Aviva Directory » Health & Well-Being » Cosmetic Surgery

Cosmetic surgery is a form of surgery designed to improve an individual's appearance. Often, this involves plastic surgery.

Unlike restorative surgery, cosmetic surgery is generally an elective procedure. Although some elective surgeries are medically necessary, they are elective in the sense that the individual won't die or suffer grave consequences if it is not performed.

The primary goal of cosmetic surgery is to improve the individual's appearance, sense of self-esteem, and self-assurance.

People might turn to surgery to smooth wrinkles, enlarge the size of the breasts, or reshape the nose. Although health insurance plans usually won't cover the cost of such elective procedures, surgeons do a brisk business in breast augmentation, nose reshaping, liposuction, tummy tucks, facelifts, and eyelid surgeries. Surgery is often used to eliminate balding areas.

Varicose vein treatments are sometimes medically necessary. Still, these are often elective surgeries, as well.

According to the American Society of Plastic Surgeons, the most common cosmetic procedures are breast augmentation, breast implant removals, breast lifts, buttock lifts, chin, cheek or jaw reshaping, dermabrasions, eyelid lifts, facelifts, forehead lifts, hair replacement or transplantation, lip augmentation, liposuction, lower body lift, nose reshaping, thigh lifts, tummy tucks, upper arm lifts, botox injections, cellulite treatments, chemical peels, facial rejuvenation, laser skin resurfacing, laser treatments of leg veins, and vaginal rejuvenation.

Cosmetic surgery differs from reconstructive surgery in that the latter seeks to reconstruct a part of the body or improve its functioning, while the former is designed to enhance the appearance of it.

The word plastic in plastic surgery refers to the concept of reshaping, or the art of modeling of malleable flesh, and precedes the modern usage of the word as an engineering material made from petroleum. In other words, plastic surgery doesn't necessarily involve the use of plastic.

While there is documentation of cosmetic surgeries being performed in ancient Rome and India, the father of modern plastic surgery is Sir Harold Gillies, a New Zealander working in London, who developed many of the techniques of modern facial surgery in his treatment of soldiers with facial injuries sustained during World War I. In 1930, his cousin, Archibald McIndoe, joined the practice and advanced the field of plastic surgery further.

Subdisciplines of plastic surgery include aesthetic surgery, burn surgery, craniofacial surgery, ethnic plastic surgery, hand surgery, microsurgery, pediatric plastic surgery, and prison plastic surgery.
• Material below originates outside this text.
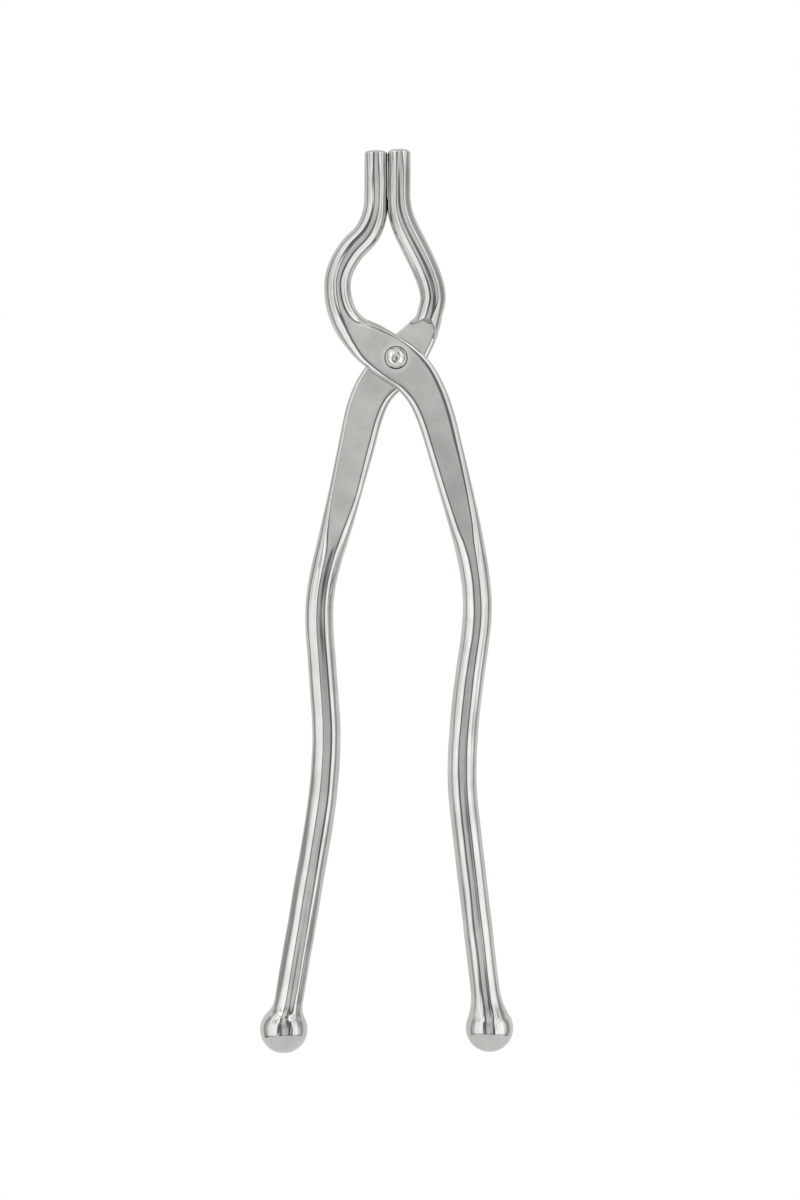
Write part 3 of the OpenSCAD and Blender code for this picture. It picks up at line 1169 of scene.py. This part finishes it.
@dataclass(frozen=True)
class Tent:
    """A light tent over the tongs: a half tube along them, lit in long strips.

    The strips are greys by the angle from overhead, in degrees, east of it being positive. The
    seams are darker lines at some angles, over the jaws. The camera spot is the dimmer middle:
    the radii between which it fades, and its share of the glow. The lift is the brighter north:
    where it starts, where it is full, and its factor on the glow. Beyond the rim, in the south,
    the tent is broken into dashes.
    """

    mid: float
    radius: float = 300.0
    half_angle: int = 108
    south: float = -322.0
    rim: float = -299.0
    north: float = 420.0
    camera_y: float = -66.8
    camera_spot: tuple[float, float, float] = (25.0, 115.0, 0.75)
    lift: tuple[float, float, float] = (60.0, 260.0, 1.25)
    strips: tuple[tuple[float, float], ...] = (
        (-108, 0.45), (-104, 0.40), (-95, 0.36), (-89, 0.60), (-82, 0.95), (-72, 1.20),
        (-54, 1.25), (-40, 1.40), (-33, 1.05), (-29, 0.40), (-26, 0.16), (-20, 0.20),
        (-15, 0.56), (-9, 0.77), (8, 0.76), (15, 0.64), (20, 0.32), (24, 0.14), (29, 0.17),
        (34, 0.80), (39, 1.35), (48, 1.20), (60, 1.35), (71, 1.40), (78, 1.0), (85, 0.66),
        (93, 0.36), (104, 0.40), (108, 0.45),
    )
    seams: tuple[tuple[float, float], ...] = ((-70, 0.40), (-51, 0.50), (53, 0.45), (67, 0.42))
    seam_half: float = 5.0
    seam_from: float = -120.0
    seam_to: float = 40.0
    rim_half: float = 4.0
    dash_scale: float = 45.0

    def build(self) -> None:
        """Makes the tent, which only the reflections see.

        A point at angle t from overhead lies at (r sin t, y, mid + r cos t).
        """
        turn = np.radians(np.linspace(-self.half_angle, self.half_angle, self.half_angle + 1))
        x, z = self.radius * np.sin(turn), self.mid + self.radius * np.cos(turn)
        rows = [np.stack([x, np.full_like(x, y), z], -1) for y in (self.south, self.north)]
        points = np.concatenate(rows) * MM
        low = np.arange(len(turn) - 1)
        faces = np.stack([low, low + 1, low + 1 + len(turn), low + len(turn)], -1)
        mesh = bpy.data.meshes.new("light_tent")
        mesh.from_pydata(points.tolist(), [], faces.tolist())
        mesh.shade_smooth()
        mesh.materials.append(self.cloth())
        tent = bpy.data.objects.new("light_tent", mesh)
        bpy.context.scene.collection.objects.link(tent)
        tent.visible_camera = False
        tent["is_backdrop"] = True

    def cloth(self) -> bpy.types.Material:
        """Makes the tent's glow.

        Returns:
            The material, which gives light only where a reflection meets it.
        """
        material = bpy.data.materials.new("light_tent")
        material.use_nodes = True
        material.cycles.emission_sampling = "NONE"
        nodes = Nodes(material.node_tree)
        place = nodes.object_place()
        x, y, z = nodes.add("ShaderNodeSeparateXYZ", {"Vector": place}).outputs
        turn = nodes.math("ARCTAN2", x, nodes.math("SUBTRACT", z, self.mid * MM))
        share = self.under_camera(nodes, x, y)
        strength = nodes.math("MULTIPLY", share, self.along(nodes, place, y))
        reach = nodes.ramp(y, self.seam_from * MM, self.seam_to * MM, 0.0, 1.0)
        half = float(np.radians(self.seam_half))
        for angle, grey in self.seams:
            off = nodes.math("ABSOLUTE", nodes.math("SUBTRACT", turn, float(np.radians(angle))))
            dark = nodes.math("MULTIPLY", nodes.ramp(off, half * 0.4, half, 1.0 - grey, 0.0), reach)
            strength = nodes.math("MULTIPLY", strength, nodes.math("SUBTRACT", 1.0, dark))
        inputs = {"Color": self.strip_grey(nodes, turn), "Strength": strength}
        light = nodes.add("ShaderNodeEmission", inputs)
        nodes.add("ShaderNodeOutputMaterial", {"Surface": light.outputs[0]})
        return material

    def strip_grey(self, nodes: Nodes, turn: bpy.types.NodeSocket) -> bpy.types.NodeSocket:
        """The strips' grey at an angle from overhead.

        Args:
            nodes: The material's nodes.
            turn: The angle, in radians.

        Returns:
            The grey, as a colour.
        """
        across = nodes.ramp(turn, -np.pi, np.pi, 0.0, 1.0, smooth=False)
        ramp = nodes.add("ShaderNodeValToRGB", {"Fac": across})
        stops = ramp.color_ramp.elements
        while len(stops) < len(self.strips):
            stops.new(0.5)
        for stop, (angle, grey) in zip(stops, self.strips):
            stop.position = (angle + 180) / 360
            stop.color = (grey, grey, grey, 1.0)
        return ramp.outputs[0]

    def under_camera(
        self, nodes: Nodes, x: bpy.types.NodeSocket, y: bpy.types.NodeSocket
    ) -> bpy.types.NodeSocket:
        """How bright the tent is near the camera, whose own shade dims it.

        Args:
            nodes: The material's nodes.
            x: The place across the tongs.
            y: The place along them.

        Returns:
            The share of the full glow.
        """
        beside = nodes.math("SUBTRACT", y, self.camera_y * MM)
        squares = [nodes.math("MULTIPLY", side, side) for side in (x, beside)]
        off = nodes.math("POWER", nodes.math("ADD", *squares), 0.5)
        inner, outer, grey = self.camera_spot
        return nodes.ramp(off, inner * MM, outer * MM, grey, 1.0)

    def along(
        self, nodes: Nodes, place: bpy.types.NodeSocket, y: bpy.types.NodeSocket
    ) -> bpy.types.NodeSocket:
        """How bright the tent is along its length: more to the north, broken at the south rim.

        Args:
            nodes: The material's nodes.
            place: The place on the tent.
            y: The place along the tongs.

        Returns:
            The factor on the glow.
        """
        start, end, bright = self.lift
        lifted = nodes.ramp(y, start * MM, end * MM, 1.0, bright)
        dashes = nodes.ramp(nodes.noise(place, self.dash_scale, 2.0), 0.45, 0.6, 0.2, 0.9)
        outer, inner = (self.rim - self.rim_half) * MM, (self.rim + self.rim_half) * MM
        inside = nodes.ramp(y, outer, inner, 0.0, 1.0)
        inputs = {0: inside, 2: dashes, 3: 1.0}
        ends = nodes.add("ShaderNodeMix", inputs, data_type="FLOAT").outputs[0]
        return nodes.math("MULTIPLY", lifted, ends)


@dataclass
class Studio:
    """The plain pale floor, the soft light round the tongs and the camera above them."""

    mid: float
    lens: float = 100.0
    sensor: float = 36.0
    view_height: float = 332.2
    centre: tuple[float, float] = (1.1, -66.8)
    floor_half: float = 3.0
    floor_drop: float = 0.05
    room: tuple[float, float, float] = (0.80, 0.78, 0.79)

    def build(self) -> None:
        """Makes the whole studio."""
        self.build_floor()
        self.build_world()
        Tent(self.mid).build()
        self.build_camera()
        scene = bpy.context.scene
        scene.view_settings.view_transform = "Standard"
        scene.view_settings.look = "None"

    def build_floor(self) -> None:
        """Makes a plain white floor just under the tongs, clear when seen from below."""
        half, z = self.floor_half, -self.floor_drop * MM
        corners = [(-half, -half, z), (half, -half, z), (half, half, z), (-half, half, z)]
        mesh = bpy.data.meshes.new("floor")
        mesh.from_pydata(corners, [], [(0, 1, 2, 3)])
        material = bpy.data.materials.new("floor_white")
        material.use_nodes = True
        nodes = Nodes(material.node_tree)
        white = nodes.add("ShaderNodeEmission", {"Strength": 1.0}).outputs[0]
        clear = nodes.add("ShaderNodeBsdfTransparent").outputs[0]
        behind = nodes.add("ShaderNodeNewGeometry").outputs["Backfacing"]
        seen = nodes.add("ShaderNodeMixShader", {0: behind, 1: white, 2: clear})
        nodes.add("ShaderNodeOutputMaterial", {"Surface": seen.outputs[0]})
        mesh.materials.append(material)
        floor = bpy.data.objects.new("floor", mesh)
        bpy.context.scene.collection.objects.link(floor)
        floor.visible_glossy = False
        floor.visible_diffuse = False
        floor.visible_shadow = False
        floor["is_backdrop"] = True

    def build_world(self) -> None:
        """Lights the room beyond the tent with one soft grey, and leaves the backdrop white."""
        world = bpy.data.worlds.new("studio")
        bpy.context.scene.world = world
        world.use_nodes = True
        nodes = Nodes(world.node_tree)
        light, plain = (
            nodes.add("ShaderNodeBackground", {"Color": (*colour, 1.0), "Strength": 1.0}).outputs[0]
            for colour in (self.room, (1.0, 1.0, 1.0))
        )
        straight = nodes.add("ShaderNodeLightPath").outputs["Is Camera Ray"]
        seen = nodes.add("ShaderNodeMixShader", {0: straight, 1: light, 2: plain})
        nodes.add("ShaderNodeOutputWorld", {"Surface": seen.outputs[0]})

    def build_camera(self) -> None:
        """Places the camera straight above the tongs, looking down.

        Its height is the view's height times the lens over the sensor.
        """
        data = bpy.data.cameras.new("camera")
        data.lens, data.sensor_width = self.lens, self.sensor
        camera = bpy.data.objects.new("camera", data)
        bpy.context.scene.collection.objects.link(camera)
        height = self.view_height * self.lens / self.sensor
        camera.location = Vector((self.centre[0], self.centre[1], self.mid + height)) * MM
        bpy.context.scene.camera = camera


# ---- The tongs ---------------------------------------------------------------------------


# How far from the pivot's axis the cut for the rivet makes new points at most; how far the drill
# stands out on each side of the plane where the arms meet; and its sides
NEAR_PIVOT, DRILL_REACH, DRILL_SIDES = 6.0, 12.0, 96


def points_of(mesh: bpy.types.Mesh, name: str) -> np.ndarray:
    """The vectors that a mesh keeps for its points.

    Args:
        mesh: The mesh.
        name: The attribute's name.

    Returns:
        One row for each point.
    """
    values = np.empty(len(mesh.vertices) * 3, np.float32)
    mesh.attributes[name].data.foreach_get("vector", values)
    return values.reshape(-1, 3)


def carried(old: np.ndarray, values: np.ndarray, new: np.ndarray) -> np.ndarray:
    """Values of old points for new ones, most of which lie just where an old one does.

    Args:
        old: The old points.
        values: One row for each old point.
        new: The new points; those with no old point in place are near the pivot's axis.

    Returns:
        The row of the old point in the same place, to a micrometre, or of the nearest one.
    """
    digits = np.array([1, 1 << 20, 1 << 40])
    old_key, new_key = (np.round(points * 1e6).astype(np.int64) @ digits for points in (old, new))
    order = np.argsort(old_key)
    found = order[np.clip(np.searchsorted(old_key[order], new_key), 0, len(old) - 1)]
    lost = np.flatnonzero(old_key[found] != new_key)
    around = np.flatnonzero(np.hypot(old[:, 0], old[:, 1]) < NEAR_PIVOT * MM)
    gap = np.linalg.norm(new[lost, None] - old[None, around], axis=-1)
    found[lost] = around[np.argmin(gap, axis=1)]
    return values[found]


def cut_bore(arm: Arm) -> None:
    """Cuts the hole for the rivet through an arm, and keeps the finish's places on the bar.

    Args:
        arm: The arm, built.
    """
    turn = 2 * np.pi * np.arange(DRILL_SIDES) / DRILL_SIDES
    circle = np.stack([np.cos(turn), np.sin(turn), 0 * turn], -1) * arm.bore / 2
    ends = np.array([[0, 0, arm.mid - DRILL_REACH], [0, 0, arm.mid + DRILL_REACH]])
    rings = circle + ends[:, None]
    drill = closed_mesh("drill", rings * MM, ends[0] * MM, ends[1] * MM)
    cut = arm.piece.modifiers.new("bore", "BOOLEAN")
    cut.operation, cut.object, cut.solver = "DIFFERENCE", drill, "EXACT"
    evaluated = arm.piece.evaluated_get(bpy.context.evaluated_depsgraph_get())
    bored = bpy.data.meshes.new_from_object(evaluated)
    arm.piece.modifiers.clear()
    whole = arm.piece.data
    before, after = points_of(whole, "position"), points_of(bored, "position")
    place = carried(before, points_of(whole, "bar_place"), after)
    bored.attributes.remove(bored.attributes["bar_place"])
    arm.piece.data = bored
    store_vectors(arm.piece, "bar_place", place)
    bpy.data.objects.remove(drill)


def main(cad_box: tuple[Vector, Vector]) -> None:
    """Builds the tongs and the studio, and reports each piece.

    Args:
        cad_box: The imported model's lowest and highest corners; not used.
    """
    logging.basicConfig(level=logging.INFO, format="%(name)s: %(message)s")
    mid = frame["joints"][0]["pos_m"][2] / MM
    steel = Finish(
        name="arm_steel_polished",
        dark=(0.59, 0.595, 0.57),
        light=(0.68, 0.685, 0.655),
        roughness=0.026,
        line_bump=0.5,
        uses_bar_place=True,
        ring=(2.95, 3.16, 0.07),
    )
    bright = Finish(
        name="rivet_steel_polished",
        dark=(0.60, 0.585, 0.56),
        light=(0.76, 0.745, 0.725),
        roughness=0.05,
        line_bump=0.3,
        uses_bar_place=False,
        ring=(2.95, 3.6, 0.08),
    )
    for arm in (rear_arm(mid), front_arm(mid)):
        arm.build()
        cut_bore(arm)
        arm.finish(steel)
        faces = len(arm.piece.data.polygons)
        LOG.info("%s: %d faces, rides on %s", arm.piece.name, faces, arm.body)
    rivet = PivotRivet(mid)
    rivet.build()
    rivet.finish(bright)
    faces = len(rivet.piece.data.polygons)
    LOG.info("%s: %d faces, rides on rear_half", rivet.piece.name, faces)
    Studio(mid).build()


if __name__ == "__main__":
    main(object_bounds())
However, the latter is not commonly practiced any longer.

The transfer of skin tissue is a standard procedure in plastic surgery, in which skin grafts are derived from the recipient or from donors. Those taken from the recipient are known as autografts, while those from a donor of the same species are allografts, and those from a donor of a different species are xenografts.

All surgeries have risks, and common complications of cosmetic surgery include hematoma, nerve injury, infection, scarring, implant failure, and end-organ damage. Rupture is a common complication in breast implants.

Individuals who have a predilection for cosmetic surgeries to correct perceived defects in their appearance may be diagnosed with body dysmorphic disorder, which is a mental health disorder characterized by an overwhelming notion that parts of their body are severely flawed, and may seek to pressure plastic surgeons into participating in unnecessary cosmetic surgeries.

While cosmetic surgery can improve an individual's appearance and self-confidence, elective surgeries should not be sought without first making a careful and objective review of goals, expectations, and needs, as well as an understanding of the benefits and risks involved.